**OBJECTIVE**
Only the lines between the line with "for number, step" and the line with "for corner in", together with those two lines themselves, are to be copied exactly.

**DATA BLOCK**
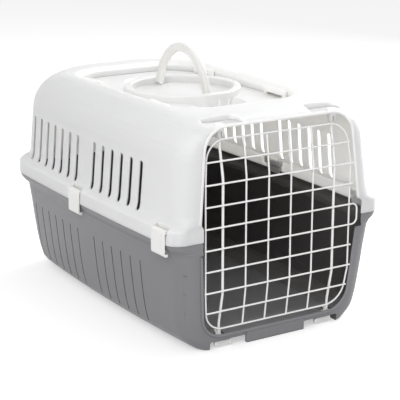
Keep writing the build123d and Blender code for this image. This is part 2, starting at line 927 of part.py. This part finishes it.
def latch(side):
    top = sill_height - bench_wall
    shoe_top = top - latch_slide_gap
    shoe_low = shoe_top - latch_shoe_height
    x = side * bar_x
    half = latch_shoe_length / 2
    front = skirt_y + bench_wall + latch_slide_gap
    rail_back = skirt_y + bench_wall + latch_rail_reach
    back = bar_y + latch_hole_back + latch_hole_depth / 2 + 2 - latch_slide_gap
    body = block(x - half, x + half, front, back, shoe_low, shoe_top)
    tab_x = x - side * latch_tab_shift
    tab_low = latch_tab_floor_gap
    tab_top = latch_tab_floor_gap + latch_tab_height
    tab_front = bar_y - 1.0
    tab = latch_tab(side, tab_front)
    body += Pos(tab_x, 0, 0) * tab
    neck_front = rail_back + latch_slide_gap
    body += block(x - 5, x + 5, neck_front, neck_front + 2.4, tab_low + 2, shoe_low + 1)
    post_low = shoe_top - 0.5
    post_y = bar_y + latch_post_back
    post = loft([
        Pos(x, post_y, post_low) * RectangleRounded(latch_post_width, latch_post_depth, 1.5),
        Pos(x, post_y, latch_post_top) * RectangleRounded(latch_post_width - 1, latch_post_depth - 1, 1.2),
    ])
    wing = block(
        x - latch_post_width / 2 - 1, x + latch_post_width / 2 + 1, post_y + 0.8, post_y + 2.8,
        latch_post_top - 3.5, latch_post_top,
    )
    body += post + wing
    room = bar_radius + bar_clearance
    bore = Pos(x, bar_y, bar_bottom - 0.5) * Cylinder(
        room, latch_post_top, align=(Align.CENTER, Align.CENTER, Align.MIN)
    )
    outside = min(x, x + side * 20)
    beyond = max(x, x + side * 20)
    open_side = block(outside, beyond, bar_y - 20, bar_y + room, bar_bottom - 0.5, latch_post_top + 5)
    open_front = block(x - 20, x + 20, bar_y - 20, bar_y, bar_bottom - 0.5, latch_post_top + 5)
    return body - bore - open_side - open_front


# Tab with a slanted outer corner, a rounded inner end and three thumb ribs
def latch_tab(side, front):
    half = latch_tab_length / 2
    low = latch_tab_floor_gap
    top = low + latch_tab_height
    corner = 4.0
    profile = Polyline(
        (-side * half, low),
        (side * (half - 1.4 * corner), low),
        (side * half, low + corner),
        (side * half, top),
        (-side * half, top),
        close=True,
    )
    face = make_face(profile)
    inner_end = face.vertices().sort_by(Axis.X)
    picked = inner_end[-2:] if side < 0 else inner_end[:2]
    face = fillet(picked, 3.4)
    tab = Pos(0, front, 0) * extrude(Plane.XZ * face, -latch_tab_thickness)
    for step in (0.28, 0.5, 0.72):
        z = low + latch_tab_height * step
        tab += block(-half + corner, half - corner, front - 0.5, front + 0.5, z - 0.45, z + 0.45)
    return tab


def save(name, shape):
    export_step(shape, "parts/" + name + ".step")


def main():
    os.makedirs("parts", exist_ok=True)
    save("lower_shell", lower_shell())
    save("upper_shell", upper_shell())
    save("roof_panel", roof_panel())
    for label, side, y in (
        ("front_left", -1, panel_catch_front_y),
        ("front_right", 1, panel_catch_front_y),
        ("rear_left", -1, panel_catch_rear_y),
        ("rear_right", 1, panel_catch_rear_y),
    ):
        save("panel_catch_" + label, panel_catch(side, y))
    save("handle", handle())
    save("door_frame", door_frame())
    save("door_bar_left", thick_bar(-1))
    save("door_bar_right", thick_bar(1))
    for number, step in enumerate((-1.5, -0.5, 0.5, 1.5)):
        save("door_upright_" + str(number + 1), thin_upright(step * upright_pitch))
    for row in range(row_count):
        if row not in (row_count // 2 - 1, row_count // 2):
            save("door_row_" + str(row + 1), cross_wire(row))
    save("door_pull_wire", pull_wire())
    save("latch_left", latch(-1))
    save("latch_right", latch(1))
    for label, place in clip_places.items():
        save("clip_" + label, place * shell_clip())


main()
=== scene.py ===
import bpy
from mathutils import Matrix, Vector


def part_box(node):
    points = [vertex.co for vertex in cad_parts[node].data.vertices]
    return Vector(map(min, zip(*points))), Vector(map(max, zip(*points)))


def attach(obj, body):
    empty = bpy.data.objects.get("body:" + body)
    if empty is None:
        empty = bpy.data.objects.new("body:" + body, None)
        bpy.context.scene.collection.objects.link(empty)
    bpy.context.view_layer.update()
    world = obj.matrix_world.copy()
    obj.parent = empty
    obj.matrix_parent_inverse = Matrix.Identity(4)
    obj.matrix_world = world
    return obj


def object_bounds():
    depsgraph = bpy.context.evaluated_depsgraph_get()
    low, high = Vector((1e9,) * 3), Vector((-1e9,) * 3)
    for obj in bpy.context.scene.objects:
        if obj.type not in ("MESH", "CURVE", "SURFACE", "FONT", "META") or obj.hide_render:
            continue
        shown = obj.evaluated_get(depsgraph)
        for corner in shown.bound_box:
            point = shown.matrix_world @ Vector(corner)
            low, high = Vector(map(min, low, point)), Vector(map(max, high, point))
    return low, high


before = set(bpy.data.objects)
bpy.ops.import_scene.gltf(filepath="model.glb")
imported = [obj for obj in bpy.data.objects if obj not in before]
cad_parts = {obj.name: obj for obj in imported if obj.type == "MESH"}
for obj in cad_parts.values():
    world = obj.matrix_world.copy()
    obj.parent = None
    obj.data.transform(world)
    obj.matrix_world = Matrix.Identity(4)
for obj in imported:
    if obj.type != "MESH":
        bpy.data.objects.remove(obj)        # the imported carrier: bodies, nodes, joints and record
cadLow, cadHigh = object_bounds()
scene = bpy.context.scene


def addNode(tree, kind, **settings):
    node = tree.nodes.new(kind)
    for label, value in settings.items():
        setattr(node, label, value)
    return node


def mathNode(tree, operation, *values, clamp=False):
    node = addNode(tree, "ShaderNodeMath", operation=operation, use_clamp=clamp)
    for socket, value in zip(node.inputs, values):
        if isinstance(value, (int, float)):
            socket.default_value = value
        else:
            tree.links.new(value, socket)
    return node.outputs[0]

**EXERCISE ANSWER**
    for number, step in enumerate((-1.5, -0.5, 0.5, 1.5)):
        save("door_upright_" + str(number + 1), thin_upright(step * upright_pitch))
    for row in range(row_count):
        if row not in (row_count // 2 - 1, row_count // 2):
            save("door_row_" + str(row + 1), cross_wire(row))
    save("door_pull_wire", pull_wire())
    save("latch_left", latch(-1))
    save("latch_right", latch(1))
    for label, place in clip_places.items():
        save("clip_" + label, place * shell_clip())


main()
=== scene.py ===
import bpy
from mathutils import Matrix, Vector


def part_box(node):
    points = [vertex.co for vertex in cad_parts[node].data.vertices]
    return Vector(map(min, zip(*points))), Vector(map(max, zip(*points)))


def attach(obj, body):
    empty = bpy.data.objects.get("body:" + body)
    if empty is None:
        empty = bpy.data.objects.new("body:" + body, None)
        bpy.context.scene.collection.objects.link(empty)
    bpy.context.view_layer.update()
    world = obj.matrix_world.copy()
    obj.parent = empty
    obj.matrix_parent_inverse = Matrix.Identity(4)
    obj.matrix_world = world
    return obj


def object_bounds():
    depsgraph = bpy.context.evaluated_depsgraph_get()
    low, high = Vector((1e9,) * 3), Vector((-1e9,) * 3)
    for obj in bpy.context.scene.objects:
        if obj.type not in ("MESH", "CURVE", "SURFACE", "FONT", "META") or obj.hide_render:
            continue
        shown = obj.evaluated_get(depsgraph)
        for corner in shown.bound_box:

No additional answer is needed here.